▶
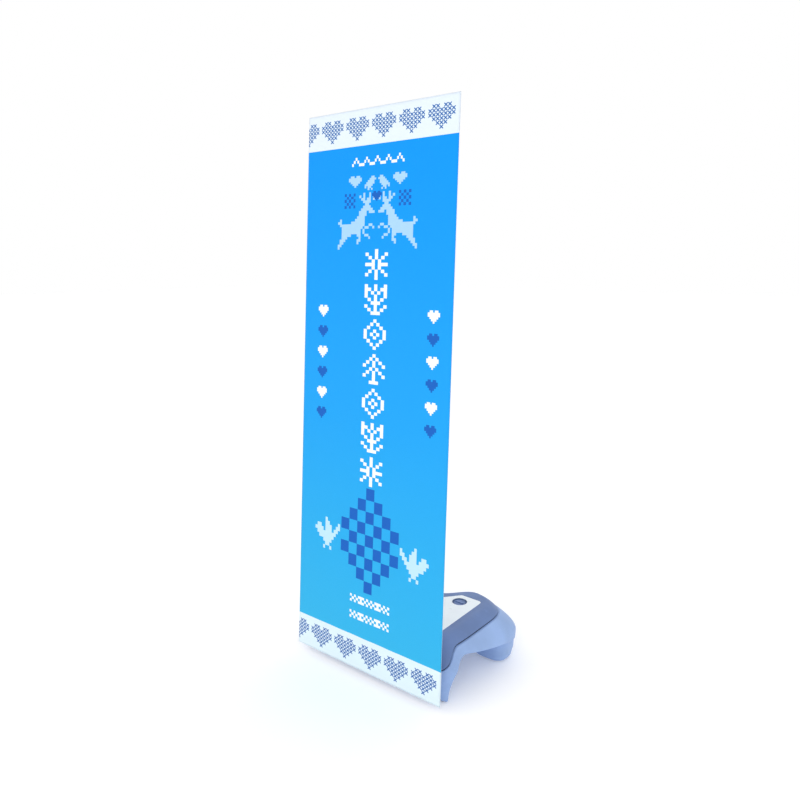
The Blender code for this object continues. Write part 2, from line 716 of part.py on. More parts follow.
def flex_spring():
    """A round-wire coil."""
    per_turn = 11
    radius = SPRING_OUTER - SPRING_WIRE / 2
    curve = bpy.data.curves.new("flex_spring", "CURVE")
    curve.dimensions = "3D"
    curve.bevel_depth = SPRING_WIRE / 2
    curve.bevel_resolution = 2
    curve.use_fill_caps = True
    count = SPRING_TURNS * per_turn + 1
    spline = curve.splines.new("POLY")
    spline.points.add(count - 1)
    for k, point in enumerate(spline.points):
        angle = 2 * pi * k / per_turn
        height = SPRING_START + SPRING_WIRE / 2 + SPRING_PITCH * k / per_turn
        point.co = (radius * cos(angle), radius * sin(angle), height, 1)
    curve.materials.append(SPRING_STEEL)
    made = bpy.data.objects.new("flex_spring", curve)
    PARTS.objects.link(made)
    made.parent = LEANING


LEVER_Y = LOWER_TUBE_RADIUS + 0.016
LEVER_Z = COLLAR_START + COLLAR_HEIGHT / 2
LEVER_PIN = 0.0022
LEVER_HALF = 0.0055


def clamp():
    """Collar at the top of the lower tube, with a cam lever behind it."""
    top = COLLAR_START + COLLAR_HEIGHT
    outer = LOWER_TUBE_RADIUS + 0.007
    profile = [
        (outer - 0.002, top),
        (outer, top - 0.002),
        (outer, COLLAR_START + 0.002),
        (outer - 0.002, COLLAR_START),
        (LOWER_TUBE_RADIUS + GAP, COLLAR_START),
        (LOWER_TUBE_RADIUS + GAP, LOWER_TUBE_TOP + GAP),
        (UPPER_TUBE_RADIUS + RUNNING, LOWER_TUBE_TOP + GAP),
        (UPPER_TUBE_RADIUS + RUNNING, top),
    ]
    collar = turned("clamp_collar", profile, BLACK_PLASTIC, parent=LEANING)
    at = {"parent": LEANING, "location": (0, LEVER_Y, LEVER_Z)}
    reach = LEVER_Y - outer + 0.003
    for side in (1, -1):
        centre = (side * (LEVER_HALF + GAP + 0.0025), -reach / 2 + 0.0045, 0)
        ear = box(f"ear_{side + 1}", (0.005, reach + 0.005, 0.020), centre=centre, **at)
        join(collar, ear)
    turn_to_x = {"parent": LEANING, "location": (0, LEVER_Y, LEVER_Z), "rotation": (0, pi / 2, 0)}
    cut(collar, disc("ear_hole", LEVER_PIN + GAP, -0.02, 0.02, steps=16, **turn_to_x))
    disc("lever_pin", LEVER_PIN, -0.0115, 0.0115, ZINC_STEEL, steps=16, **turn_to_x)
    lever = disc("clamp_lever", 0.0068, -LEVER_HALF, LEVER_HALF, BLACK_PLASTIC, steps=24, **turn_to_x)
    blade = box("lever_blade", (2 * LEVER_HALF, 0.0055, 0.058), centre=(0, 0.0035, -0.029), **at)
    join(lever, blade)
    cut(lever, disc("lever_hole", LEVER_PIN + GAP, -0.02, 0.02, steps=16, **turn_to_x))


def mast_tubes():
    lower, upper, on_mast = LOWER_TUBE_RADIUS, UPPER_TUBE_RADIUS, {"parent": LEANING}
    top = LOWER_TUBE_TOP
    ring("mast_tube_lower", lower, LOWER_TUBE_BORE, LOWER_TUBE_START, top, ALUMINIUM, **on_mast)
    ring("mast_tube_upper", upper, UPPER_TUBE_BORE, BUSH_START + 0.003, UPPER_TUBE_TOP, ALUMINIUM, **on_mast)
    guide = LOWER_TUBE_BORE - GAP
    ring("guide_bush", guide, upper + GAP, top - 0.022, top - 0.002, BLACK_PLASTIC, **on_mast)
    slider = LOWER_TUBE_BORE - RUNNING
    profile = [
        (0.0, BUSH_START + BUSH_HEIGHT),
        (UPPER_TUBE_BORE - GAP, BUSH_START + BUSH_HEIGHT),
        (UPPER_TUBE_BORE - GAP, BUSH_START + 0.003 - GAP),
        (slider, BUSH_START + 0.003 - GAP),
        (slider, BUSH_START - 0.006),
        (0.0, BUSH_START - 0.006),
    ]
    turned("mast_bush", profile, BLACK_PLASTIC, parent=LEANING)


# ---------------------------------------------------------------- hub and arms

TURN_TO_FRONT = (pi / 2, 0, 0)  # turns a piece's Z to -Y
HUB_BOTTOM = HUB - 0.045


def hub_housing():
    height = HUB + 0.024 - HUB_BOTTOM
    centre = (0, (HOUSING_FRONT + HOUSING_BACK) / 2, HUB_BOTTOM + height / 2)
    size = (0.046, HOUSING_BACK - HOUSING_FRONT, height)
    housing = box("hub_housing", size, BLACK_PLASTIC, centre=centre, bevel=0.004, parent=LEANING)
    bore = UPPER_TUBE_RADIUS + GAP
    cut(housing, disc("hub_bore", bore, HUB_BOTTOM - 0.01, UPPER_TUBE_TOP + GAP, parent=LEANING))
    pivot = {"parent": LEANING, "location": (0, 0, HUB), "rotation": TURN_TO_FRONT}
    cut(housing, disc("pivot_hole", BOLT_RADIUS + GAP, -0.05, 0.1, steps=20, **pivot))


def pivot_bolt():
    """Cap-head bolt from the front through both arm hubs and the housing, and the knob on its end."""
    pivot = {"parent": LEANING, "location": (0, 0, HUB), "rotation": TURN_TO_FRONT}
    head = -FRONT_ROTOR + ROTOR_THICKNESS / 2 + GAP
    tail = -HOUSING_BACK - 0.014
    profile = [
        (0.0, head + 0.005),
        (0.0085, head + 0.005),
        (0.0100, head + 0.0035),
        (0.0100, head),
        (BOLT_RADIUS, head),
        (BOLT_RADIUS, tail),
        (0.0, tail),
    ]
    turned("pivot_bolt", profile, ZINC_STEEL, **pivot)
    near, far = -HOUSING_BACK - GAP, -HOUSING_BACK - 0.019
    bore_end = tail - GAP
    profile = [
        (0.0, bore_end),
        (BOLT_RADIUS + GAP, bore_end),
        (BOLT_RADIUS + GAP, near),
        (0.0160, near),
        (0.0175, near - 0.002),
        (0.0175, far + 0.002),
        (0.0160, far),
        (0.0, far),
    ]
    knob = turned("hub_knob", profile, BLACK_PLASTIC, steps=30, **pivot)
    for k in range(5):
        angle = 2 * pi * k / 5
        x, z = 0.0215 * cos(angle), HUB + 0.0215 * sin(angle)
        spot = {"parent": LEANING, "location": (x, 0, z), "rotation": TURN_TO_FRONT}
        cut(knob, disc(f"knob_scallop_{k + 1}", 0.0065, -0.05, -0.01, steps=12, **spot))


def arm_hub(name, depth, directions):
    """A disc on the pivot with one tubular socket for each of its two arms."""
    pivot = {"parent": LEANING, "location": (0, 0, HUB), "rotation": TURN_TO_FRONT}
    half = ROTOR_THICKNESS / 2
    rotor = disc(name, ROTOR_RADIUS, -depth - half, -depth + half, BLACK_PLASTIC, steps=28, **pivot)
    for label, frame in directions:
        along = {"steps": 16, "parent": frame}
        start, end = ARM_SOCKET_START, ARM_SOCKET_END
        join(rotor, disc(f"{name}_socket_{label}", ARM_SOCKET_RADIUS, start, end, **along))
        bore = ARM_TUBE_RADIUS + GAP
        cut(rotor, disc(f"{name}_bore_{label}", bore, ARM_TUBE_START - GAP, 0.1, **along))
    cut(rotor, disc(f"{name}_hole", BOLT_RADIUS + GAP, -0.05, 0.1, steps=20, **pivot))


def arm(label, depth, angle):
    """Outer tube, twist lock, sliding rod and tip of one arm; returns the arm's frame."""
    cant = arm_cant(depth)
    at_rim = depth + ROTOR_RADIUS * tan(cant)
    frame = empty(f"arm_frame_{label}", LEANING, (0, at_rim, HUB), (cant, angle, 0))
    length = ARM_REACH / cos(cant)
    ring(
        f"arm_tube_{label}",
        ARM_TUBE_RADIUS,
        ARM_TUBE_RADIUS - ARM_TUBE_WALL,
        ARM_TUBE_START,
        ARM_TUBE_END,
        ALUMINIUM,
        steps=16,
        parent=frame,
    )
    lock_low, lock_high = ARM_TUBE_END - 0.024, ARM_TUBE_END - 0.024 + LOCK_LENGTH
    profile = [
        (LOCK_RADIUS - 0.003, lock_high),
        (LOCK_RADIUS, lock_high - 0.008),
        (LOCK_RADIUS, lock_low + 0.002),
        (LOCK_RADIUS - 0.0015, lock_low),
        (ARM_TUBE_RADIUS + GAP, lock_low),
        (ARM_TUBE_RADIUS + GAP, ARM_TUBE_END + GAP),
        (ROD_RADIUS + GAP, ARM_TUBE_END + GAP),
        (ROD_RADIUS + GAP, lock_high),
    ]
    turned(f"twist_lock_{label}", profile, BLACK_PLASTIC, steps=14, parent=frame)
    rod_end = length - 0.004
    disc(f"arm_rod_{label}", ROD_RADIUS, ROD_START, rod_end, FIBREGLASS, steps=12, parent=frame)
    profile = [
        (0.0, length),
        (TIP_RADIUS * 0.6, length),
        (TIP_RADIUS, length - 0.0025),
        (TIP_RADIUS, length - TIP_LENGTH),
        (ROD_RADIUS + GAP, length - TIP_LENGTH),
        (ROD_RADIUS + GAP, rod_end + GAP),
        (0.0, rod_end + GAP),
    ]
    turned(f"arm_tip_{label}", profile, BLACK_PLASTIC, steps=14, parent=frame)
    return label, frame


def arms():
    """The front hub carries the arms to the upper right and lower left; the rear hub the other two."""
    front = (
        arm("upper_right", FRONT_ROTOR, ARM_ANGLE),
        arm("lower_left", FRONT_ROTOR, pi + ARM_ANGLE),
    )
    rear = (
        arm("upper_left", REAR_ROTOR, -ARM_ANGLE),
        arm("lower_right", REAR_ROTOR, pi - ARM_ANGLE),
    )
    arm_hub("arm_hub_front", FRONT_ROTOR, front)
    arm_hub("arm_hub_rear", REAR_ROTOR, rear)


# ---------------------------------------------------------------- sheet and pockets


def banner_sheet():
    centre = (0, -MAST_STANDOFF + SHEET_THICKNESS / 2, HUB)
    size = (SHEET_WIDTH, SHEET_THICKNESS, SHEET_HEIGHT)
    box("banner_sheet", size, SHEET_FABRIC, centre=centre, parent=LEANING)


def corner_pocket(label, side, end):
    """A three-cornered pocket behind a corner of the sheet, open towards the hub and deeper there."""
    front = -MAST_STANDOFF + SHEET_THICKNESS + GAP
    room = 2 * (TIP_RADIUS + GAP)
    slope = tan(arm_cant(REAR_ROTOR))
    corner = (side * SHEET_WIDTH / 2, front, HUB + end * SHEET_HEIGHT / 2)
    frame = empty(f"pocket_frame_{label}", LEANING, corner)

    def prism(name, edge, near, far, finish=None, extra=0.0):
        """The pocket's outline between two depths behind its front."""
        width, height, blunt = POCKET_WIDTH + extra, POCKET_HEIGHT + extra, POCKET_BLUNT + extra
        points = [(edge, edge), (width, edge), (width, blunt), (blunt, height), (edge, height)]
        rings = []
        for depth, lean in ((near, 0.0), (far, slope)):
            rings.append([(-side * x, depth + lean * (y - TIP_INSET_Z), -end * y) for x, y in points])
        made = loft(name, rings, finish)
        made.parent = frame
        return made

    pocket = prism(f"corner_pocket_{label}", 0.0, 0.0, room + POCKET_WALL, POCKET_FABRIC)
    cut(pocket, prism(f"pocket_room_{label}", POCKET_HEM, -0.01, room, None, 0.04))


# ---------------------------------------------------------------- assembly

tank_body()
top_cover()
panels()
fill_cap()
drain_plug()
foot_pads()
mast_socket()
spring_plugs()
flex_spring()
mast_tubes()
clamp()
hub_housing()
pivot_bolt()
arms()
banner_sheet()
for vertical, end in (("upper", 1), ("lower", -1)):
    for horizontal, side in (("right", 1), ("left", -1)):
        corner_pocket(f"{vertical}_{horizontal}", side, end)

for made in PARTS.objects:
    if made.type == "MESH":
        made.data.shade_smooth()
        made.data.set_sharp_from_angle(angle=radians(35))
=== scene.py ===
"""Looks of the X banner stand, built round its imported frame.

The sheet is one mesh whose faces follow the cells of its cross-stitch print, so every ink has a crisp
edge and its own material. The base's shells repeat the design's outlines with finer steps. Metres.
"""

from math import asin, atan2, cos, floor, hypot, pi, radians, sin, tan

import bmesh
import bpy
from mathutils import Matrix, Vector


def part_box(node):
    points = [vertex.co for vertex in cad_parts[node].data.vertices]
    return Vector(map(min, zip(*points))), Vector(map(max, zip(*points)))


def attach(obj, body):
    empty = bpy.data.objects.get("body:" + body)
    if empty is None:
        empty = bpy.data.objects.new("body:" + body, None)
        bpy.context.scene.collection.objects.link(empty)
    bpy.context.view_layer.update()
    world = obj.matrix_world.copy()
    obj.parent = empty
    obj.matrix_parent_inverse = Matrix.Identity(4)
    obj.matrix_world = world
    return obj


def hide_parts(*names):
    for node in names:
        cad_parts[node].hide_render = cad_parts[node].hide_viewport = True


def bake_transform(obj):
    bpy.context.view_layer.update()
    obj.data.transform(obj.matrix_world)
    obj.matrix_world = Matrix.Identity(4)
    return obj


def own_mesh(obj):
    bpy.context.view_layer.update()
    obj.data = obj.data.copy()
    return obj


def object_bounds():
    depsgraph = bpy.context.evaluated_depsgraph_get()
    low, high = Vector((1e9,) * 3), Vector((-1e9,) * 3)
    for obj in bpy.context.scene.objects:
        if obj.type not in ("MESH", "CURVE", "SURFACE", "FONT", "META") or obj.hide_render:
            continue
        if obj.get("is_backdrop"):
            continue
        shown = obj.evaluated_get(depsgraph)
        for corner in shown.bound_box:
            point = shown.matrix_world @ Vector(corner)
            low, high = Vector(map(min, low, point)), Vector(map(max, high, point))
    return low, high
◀
> _Required work_
Show each line of the data that contains the string "names".

> _The solution_
def hide_parts(*names):
    for node in names:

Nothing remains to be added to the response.